Ask for the full repair total and the likely advisories ahead. Then compare that with the car's realistic value, not its sentimental value or what you paid years ago. A repair that costs more than the car is worth needs a strong reason.

That reason might exist if the car is rare, especially well maintained or essential for a short period. But it should be named clearly before money is spent.

Add The Hidden Costs

Breakdown stress, recovery, missed work, taxis, storage at a garage and borrowing another car all have a cost. So does having an unusable vehicle blocking a driveway in Bury or sitting outside a house in Radcliffe. The repair bill is only the visible part.

If the car is needed for work, school runs or family errands, reliability has value. A cheap repair on a car you do not trust may not be cheap at all. It may simply delay the same problem until a worse time.

Use Breaker Value As A Reality Check

A breaker or scrap quote gives you a practical alternative. It will not always be huge, but it tells you what the car is worth if you stop spending now. That number can make the repair decision clearer.

When asking for a quote, give the MOT failure, running condition, keys, missing parts and access details. If the car is at a garage, explain collection arrangements. A clear quote is much more useful than a rough guess from incomplete information.

Use the quote as a decision tool, not just a final step. Knowing the exit value can make the repair conversation less emotional.
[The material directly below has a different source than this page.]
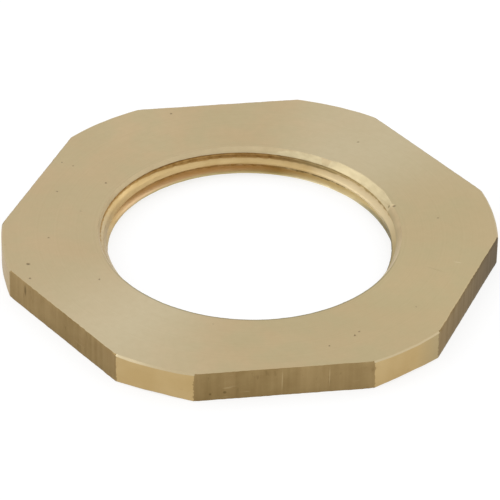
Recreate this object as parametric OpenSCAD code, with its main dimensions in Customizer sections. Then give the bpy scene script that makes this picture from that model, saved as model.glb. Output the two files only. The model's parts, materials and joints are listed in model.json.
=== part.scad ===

Decide Before Pressure Takes Over

Rushed decisions usually cost more. If you wait until storage charges build, another part fails, or you desperately need transport, the choice becomes stressful. Set a simple rule: if the repair total plus known near-future work is beyond the car's realistic value and usefulness, compare breaker options before approving work.

Repair is right when it buys dependable use. Selling or scrapping is right when repair only keeps an old problem alive. The sensible decision is the one that leaves you with less uncertainty, not just a stamped MOT certificate.